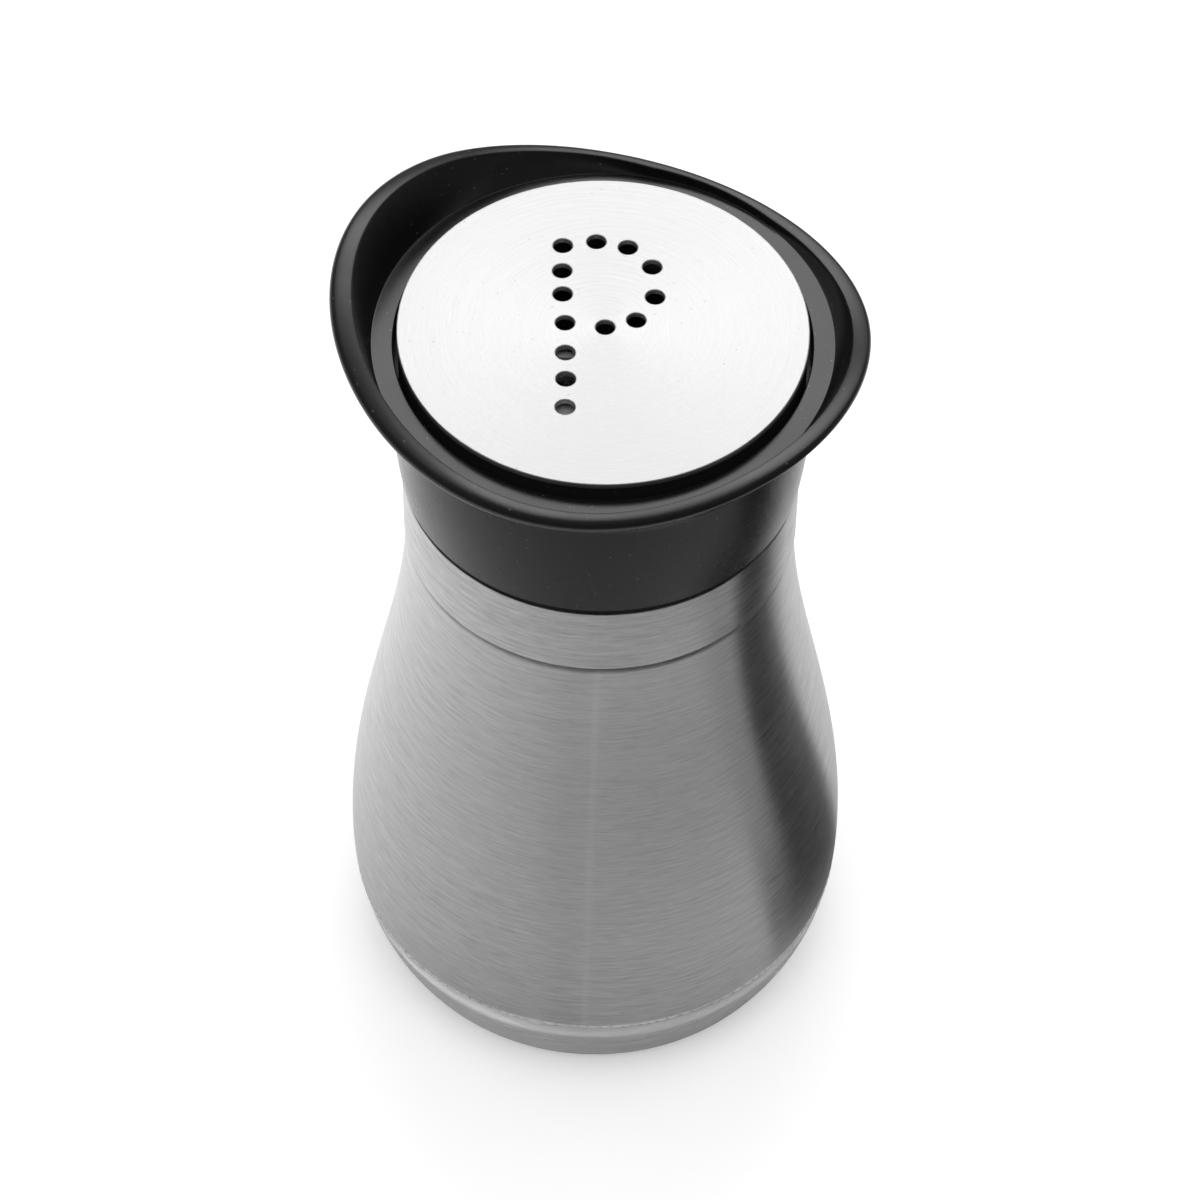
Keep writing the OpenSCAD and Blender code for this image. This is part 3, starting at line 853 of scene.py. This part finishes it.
def add_adhesive():
    """Ring of adhesive under the sleeve's edge, squeezed out in small beads."""
    centre_r = body_at(HEM_Z) - 0.1
    centre_z = HEM_Z - 0.2
    steps = 1152
    sides = 10
    rings = []
    for i in range(steps):
        a = 2 * math.pi * i / steps
        # Waves whose counts share no factor make the beads uneven
        swell = abs(math.sin(71 * a + 1.1 * math.sin(9 * a) + 0.7 * math.sin(23 * a)))
        bulge = 0.03 + 0.16 * swell ** 0.6 * (0.75 + 0.25 * math.sin(13 * a))
        ring = []
        for k in range(sides):
            t = 2 * math.pi * k / sides
            r = centre_r + bulge * math.cos(t)
            ring.append((r * math.cos(a), r * math.sin(a), centre_z + 1.2 * bulge * math.sin(t)))
        rings.append(ring)
    obj = ring_mesh("adhesive_beads", rings, sharp_angle=80)
    obj.data.materials.append(adhesive)
    finish_piece(obj, "bottle", "adhesive", "hem_adhesive")


add_sleeve()
add_collar()
add_band()
add_disc()
add_bottle()
add_carrier()
add_adhesive()
for name, mat in (("inner_cap", cap_plastic), ("mouth_seal", seal_rubber)):
    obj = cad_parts[name]
    obj.data.materials.clear()
    obj.data.materials.append(mat)


# Floor, lamps and world
# The studio is brighter behind than in front
BRIGHT_SIDE = (-0.35, 0.937, 0)


def towards_bright_side(tree, direction):
    """How far a direction points to the studio's bright side, from -1 to 1."""
    values = {0: direction, 1: BRIGHT_SIDE}
    return node(tree, "ShaderNodeVectorMath", values, operation="DOT_PRODUCT").outputs["Value"]


def add_sheet(name, corners):
    """Flat sheet of the stage, with its corners in millimetres."""
    mesh = bpy.data.meshes.new(name)
    mesh.from_pydata([tuple(c * MM for c in p) for p in corners], [], [tuple(range(len(corners)))])
    obj = linked(name, mesh)
    return obj


def add_floor():
    """Pale floor that keeps the object's shadow and glows for the camera, mirrors and glass."""
    reach = 3000
    obj = add_sheet("floor", [(-reach, -reach, 0), (reach, -reach, 0), (reach, reach, 0), (-reach, reach, 0)])
    mat, tree, shader = material("floor_paper", Roughness=0.9, Emission_Color=(1, 1, 1))
    path = node(tree, "ShaderNodeLightPath")
    place = object_place(tree, (1, 1, 0))
    outwards = node(tree, "ShaderNodeVectorMath", {0: place}, operation="NORMALIZE").outputs[0]
    apart = length_of(tree, place)
    # Painted shade: mirrors see it darker close to the object, where its shadow falls
    painted_shade_near = maths(tree, "MULTIPLY", remap(tree, apart, 0.048, 0.08, 1, 0), path.outputs["Is Glossy Ray"])
    shade = blend_colours(tree, painted_shade_near, (0.8, 0.8, 0.8), (0.62, 0.62, 0.62))
    tree.links.new(shade, shader.inputs["Base Color"])
    # The camera sees a glow that grows with the distance from the object
    shown = maths(tree, "MULTIPLY", path.outputs["Is Camera Ray"], remap(tree, apart, 0.2, 0.9, 0.4, 1))
    # Mirrors see it brighter on the studio's bright side
    side = remap(tree, towards_bright_side(tree, outwards), -1, 1, 0, 1)
    glow = maths(tree, "MULTIPLY", maths(tree, "POWER", side, 2.4), 0.7)
    mirrored = maths(tree, "MULTIPLY", path.outputs["Is Glossy Ray"], glow)
    # Through glass it is brighter at the front left and the back right
    parts = node(tree, "ShaderNodeSeparateXYZ", {0: outwards})
    quarter = maths(tree, "MULTIPLY", parts.outputs[0], parts.outputs[1])
    under = remap(tree, quarter, 0.2, 0.48, 0.52, 1.15)
    through = maths(tree, "MULTIPLY", path.outputs["Is Transmission Ray"], under)
    total = maths(tree, "ADD", maths(tree, "ADD", shown, mirrored), through)
    tree.links.new(total, shader.inputs["Emission Strength"])
    mat.cycles.emission_sampling = "NONE"
    obj.data.materials.append(mat)


def add_painted_shade_sheet(name, corners):
    """Black sheet of painted shade that lies on the floor, which only mirrors show."""
    above_floor = 0.5
    obj = add_sheet(name, [(x, y, above_floor) for x, y in corners])
    mat = material(name, Base_Color=(0.03, 0.03, 0.03), Roughness=0.9)[0]
    obj.data.materials.append(mat)
    obj.visible_camera = False
    obj.visible_diffuse = False
    obj.visible_shadow = False
    obj.visible_transmission = False


def add_lamp(name, place, target, width, height, radiance, mirrored=True):
    """Rectangular lamp of a given brightness that faces a target."""
    data = bpy.data.lights.new(name, "AREA")
    data.shape = "RECTANGLE"
    data.size = width
    data.size_y = height
    data.energy = radiance * width * height * math.pi
    obj = linked(name, data)
    obj.location = place
    obj.rotation_euler = (Vector(target) - Vector(place)).to_track_quat("-Z", "Y").to_euler()
    obj.visible_glossy = mirrored


def make_world():
    """Dim surroundings, brighter on one side, that the camera sees as white."""
    world = bpy.data.worlds.new("studio")
    bpy.context.scene.world = world
    world.use_nodes = True
    tree = world.node_tree
    back = tree.nodes["Background"]
    back.inputs["Color"].default_value = (1, 1, 1, 1)
    direction = node(tree, "ShaderNodeTexCoord").outputs["Generated"]
    level = remap(tree, towards_bright_side(tree, direction), -0.9, 0.9, 0.08, 0.2)
    camera = node(tree, "ShaderNodeLightPath").outputs["Is Camera Ray"]
    tree.links.new(maths(tree, "MAXIMUM", level, camera), back.inputs["Strength"])


add_floor()
# Painted shade: a dark sheet that the steel mirrors as a dark stripe at its right
add_painted_shade_sheet("painted_shade_right", [
    (38, -24), (60, -31), (69, -33), (75, -19), (84, -21), (96, -33), (200, -49),
    (200, 60), (86, 21), (64, 19), (53, 15), (46, 11), (38, 7)])
# Painted shade on the ground in front of the object, away from its foot
add_painted_shade_sheet("painted_shade_front", [
    (-700, -480), (-100, -282), (0, -240), (65, -178), (103, -123), (130, -75), (158, -28), (700, 200),
    (1500, -1500), (-1500, -1500)])
make_world()
add_lamp("softbox", (0, 0.51, 0.654), (0, 0, 0.104), width=0.4, height=0.36, radiance=3.0)
add_lamp("fill", (0, -0.1, 1.4), (0, 0, 0.05), width=1.6, height=1.6, radiance=2.4, mirrored=False)
bpy.context.scene.view_settings.view_transform = "Standard"
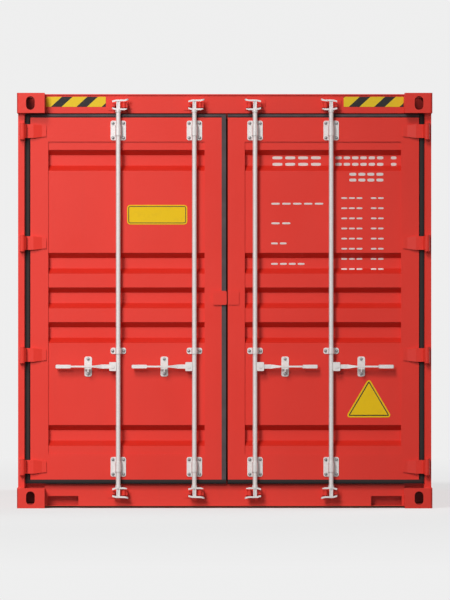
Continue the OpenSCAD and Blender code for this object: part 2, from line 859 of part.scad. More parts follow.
// A blade, its far end narrower in height than its knuckle
module hinge_blade(z) {
    depth = door_y - pin_y;
    reach = pin_x - lip_x + clearance + blade_flat_l + blade_slope_l + blade_tip_l;
    shoulder = reach - blade_slope_l - blade_tip_l;
    half = knuckle_h / 2;
    half_tip = blade_tip_h / 2;
    translate([pin_x, pin_y, z]) difference() {
        intersection() {
            translate([0, 0, -half]) linear_extrude(knuckle_h) mirror([1, 0]) blade_plan();
            translate([0, depth + cut, 0]) rotate([90, 0, 0])
                linear_extrude(depth + knuckle_d) polygon([[knuckle_d, -half],
                    [knuckle_d, half], [-shoulder, half], [-reach, half_tip],
                    [-reach, -half_tip], [-shoulder, -half]]);
        }
        cylinder(d = pin_d + 2 * pin_gap, h = 2 * knuckle_h, center = true);
    }
}

module right_hinge_blades() {
    color(paint) for (i = [0 : hinge_count - 1]) hinge_blade(hinge_low_z + i * hinge_step);
}

module left_hinge_blades() {
    to_left() right_hinge_blades();
}

module door_stile(from_x, to_x) {
    translate([0, 0, door_bottom_z]) linear_extrude(door_h) difference() {
        translate([from_x, door_y]) square([to_x - from_x, door_t]);
        translate([from_x + door_tube_t, door_y + door_tube_t])
            square([to_x - from_x - 2 * door_tube_t, door_t - 2 * door_tube_t]);
    }
}

module right_door_stiles() {
    color(paint) {
        door_stile(door_half_gap, panel_left_x);
        door_stile(panel_right_x, door_edge_x);
    }
}

module left_door_stiles() {
    to_left() right_door_stiles();
}

module right_door_rails() {
    color(paint) {
        tube_x([panel_left_x, door_y, door_bottom_z],
            [panel_right_x, door_back_y, panel_bottom_z], door_tube_t);
        tube_x([panel_left_x, door_y, panel_top_z],
            [panel_right_x, door_back_y, door_top_z], door_tube_t);
    }
}

module left_door_rails() {
    to_left() right_door_rails();
}

// One sheet with five pressed grooves from stile to stile
module right_door_panel() {
    centres = [panel_bottom_z + groove_edge, grooves_z - groove_pitch, grooves_z,
        grooves_z + groove_pitch, panel_top_z - groove_edge];
    line = concat(
        [[panel_y, panel_bottom_z]],
        [for (c = centres, k = [0 : 3])
            [panel_y + (k == 0 || k == 3 ? 0 : groove_depth),
             c + [-groove_h, -groove_flat_h, groove_flat_h, groove_h][k] / 2]],
        [[panel_y, panel_top_z]]
    );
    color(paint) along_x(panel_left_x, panel_right_x) bent_sheet(line, -sheet_t);
}

module left_door_panel() {
    to_left() right_door_panel();
}

// The seal round a door: a body inside the frame, a lip over the post and a groove
// beside the steel of the door
module door_seal(centre_x) {
    y = door_y + seal_inset;
    top_z = upper_z - clearance;
    bottom_z = sill_z + clearance;
    body_x = web_x - clearance;
    groove_x = door_edge_x + seal_groove_w;
    groove_z = door_top_z + seal_groove_w;
    difference() {
        union() {
            block([door_edge_x, y, bottom_z], [body_x, door_back_y, top_z]);
            block([door_edge_x, y, bottom_z], [lip_x - clearance, y + seal_lip_t, top_z]);
            block([centre_x, y, door_top_z], [body_x, door_back_y, top_z]);
            block([centre_x, y, bottom_z], [body_x, door_back_y, door_bottom_z]);
        }
        block([door_edge_x, y - cut, door_bottom_z], [groove_x, y + seal_groove_d, groove_z]);
        block([door_half_gap, y - cut, door_top_z], [groove_x, y + seal_groove_d, groove_z]);
    }
}

module right_door_gasket() {
    color(rubber) union() door_seal(door_half_gap);
}

// The left door carries the strip that fills the gap in the middle
module left_door_gasket() {
    color(rubber) to_left() union() {
        door_seal(-centre_seal_reach);
        block([-centre_seal_reach, door_y + seal_inset, sill_z + clearance],
            [door_half_gap, door_back_y, upper_z - clearance]);
    }
}

// A bearing on a plate; the bar turns in it
module bar_bracket(x, y, z, h, l) {
    difference() {
        union() {
            wall_plate(x, y, z, bracket_w, h, bracket_t, bracket_r);
            block([x - bearing_w / 2, bar_y, z - l / 2], [x + bearing_w / 2, y, z + l / 2]);
            translate([x, bar_y, z]) cylinder(d = bearing_w, h = l, center = true);
        }
        translate([x, bar_y, z]) cylinder(d = bar_d + 2 * bar_gap, h = 2 * l, center = true);
    }
}

module right_bar_brackets() {
    color(zinc) for (x = bar_xs) {
        for (z = bracket_zs) bar_bracket(x, door_y, z, bracket_h, bearing_l);
        bar_bracket(x, panel_y, mid_bracket_z, mid_bracket_h, mid_bracket_h);
    }
}

module left_bar_brackets() {
    to_left() right_bar_brackets();
}

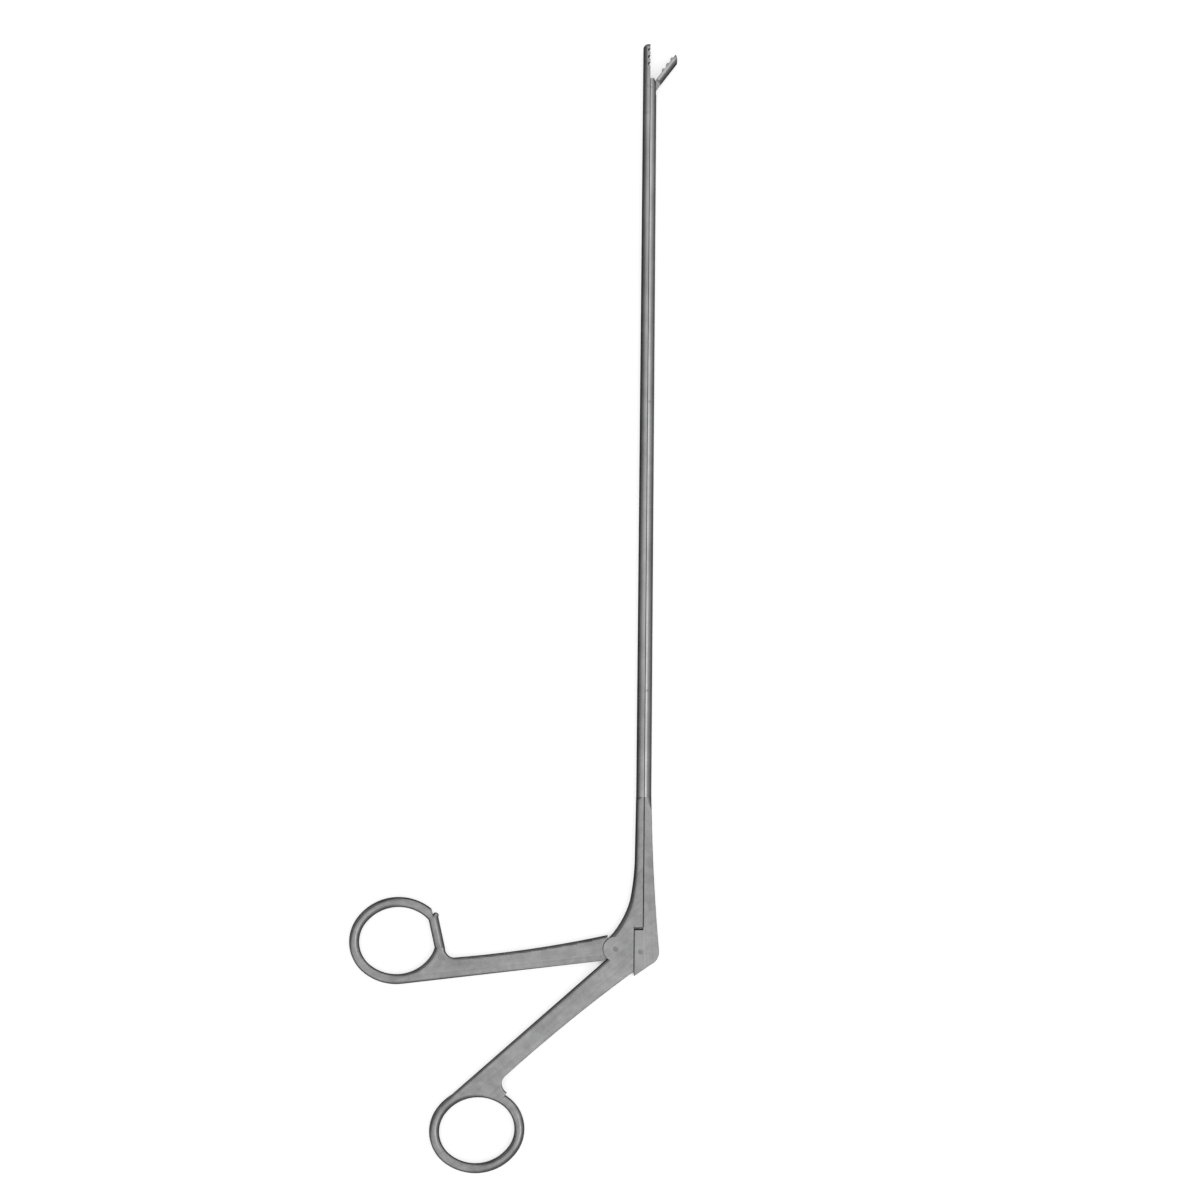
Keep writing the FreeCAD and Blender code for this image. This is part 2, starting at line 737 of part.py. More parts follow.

---

Write out a verbatim copy of the data, beginning with its first line and ending with the line that contains "BRIGHT_SIDE = (-0.35, 0.937, 0)".

* RESPONSE TO THIS TASK *
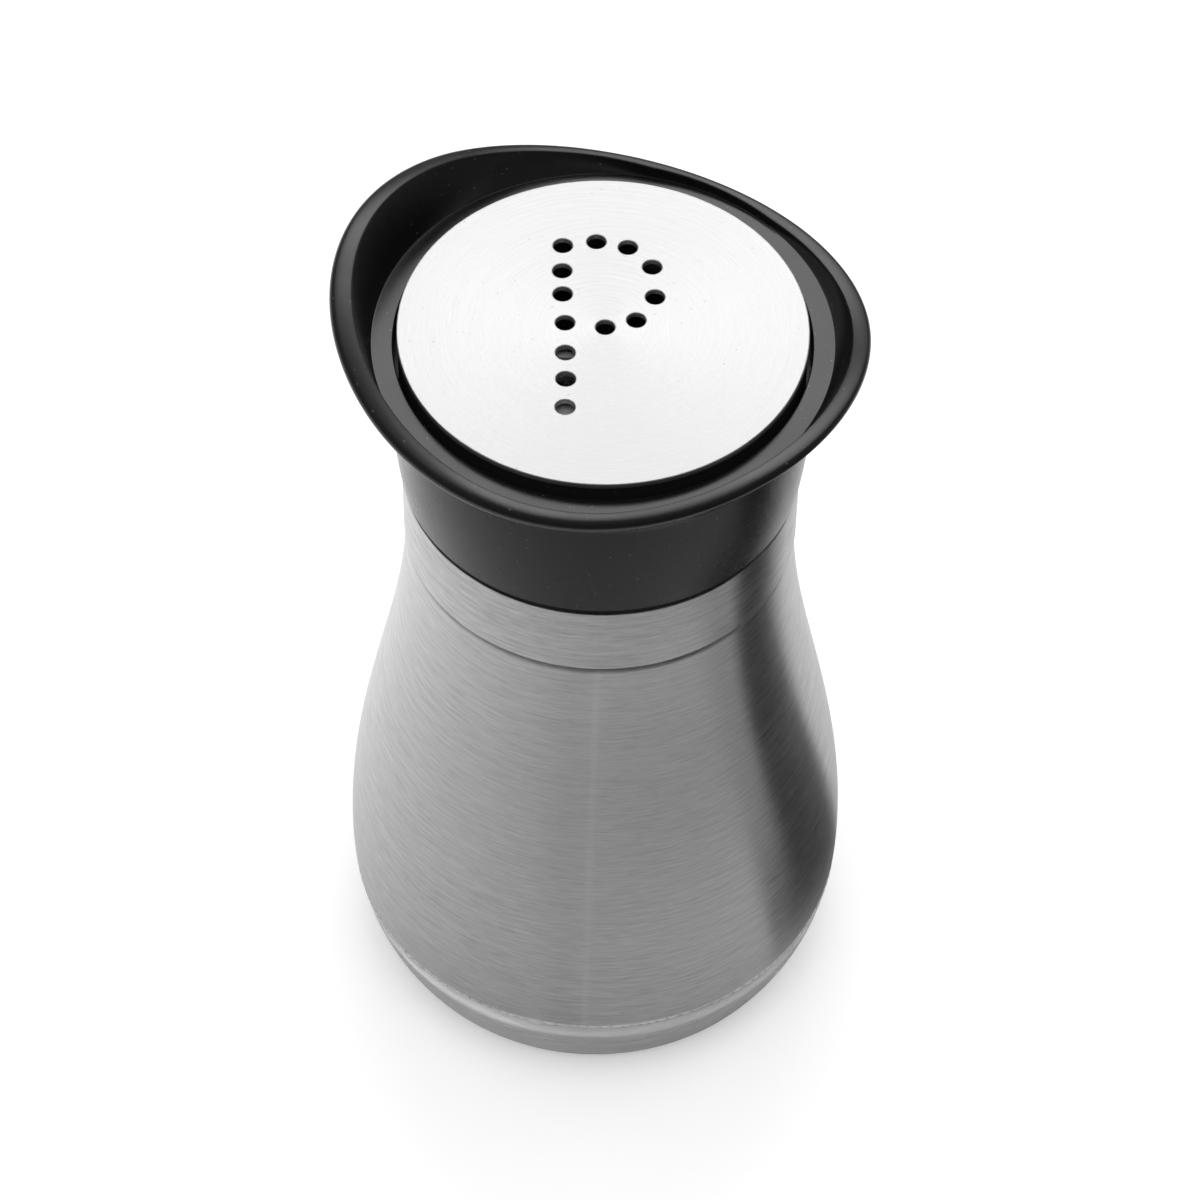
Keep writing the OpenSCAD and Blender code for this image. This is part 3, starting at line 853 of scene.py. This part finishes it.
def add_adhesive():
    """Ring of adhesive under the sleeve's edge, squeezed out in small beads."""
    centre_r = body_at(HEM_Z) - 0.1
    centre_z = HEM_Z - 0.2
    steps = 1152
    sides = 10
    rings = []
    for i in range(steps):
        a = 2 * math.pi * i / steps
        # Waves whose counts share no factor make the beads uneven
        swell = abs(math.sin(71 * a + 1.1 * math.sin(9 * a) + 0.7 * math.sin(23 * a)))
        bulge = 0.03 + 0.16 * swell ** 0.6 * (0.75 + 0.25 * math.sin(13 * a))
        ring = []
        for k in range(sides):
            t = 2 * math.pi * k / sides
            r = centre_r + bulge * math.cos(t)
            ring.append((r * math.cos(a), r * math.sin(a), centre_z + 1.2 * bulge * math.sin(t)))
        rings.append(ring)
    obj = ring_mesh("adhesive_beads", rings, sharp_angle=80)
    obj.data.materials.append(adhesive)
    finish_piece(obj, "bottle", "adhesive", "hem_adhesive")


add_sleeve()
add_collar()
add_band()
add_disc()
add_bottle()
add_carrier()
add_adhesive()
for name, mat in (("inner_cap", cap_plastic), ("mouth_seal", seal_rubber)):
    obj = cad_parts[name]
    obj.data.materials.clear()
    obj.data.materials.append(mat)


# Floor, lamps and world
# The studio is brighter behind than in front
BRIGHT_SIDE = (-0.35, 0.937, 0)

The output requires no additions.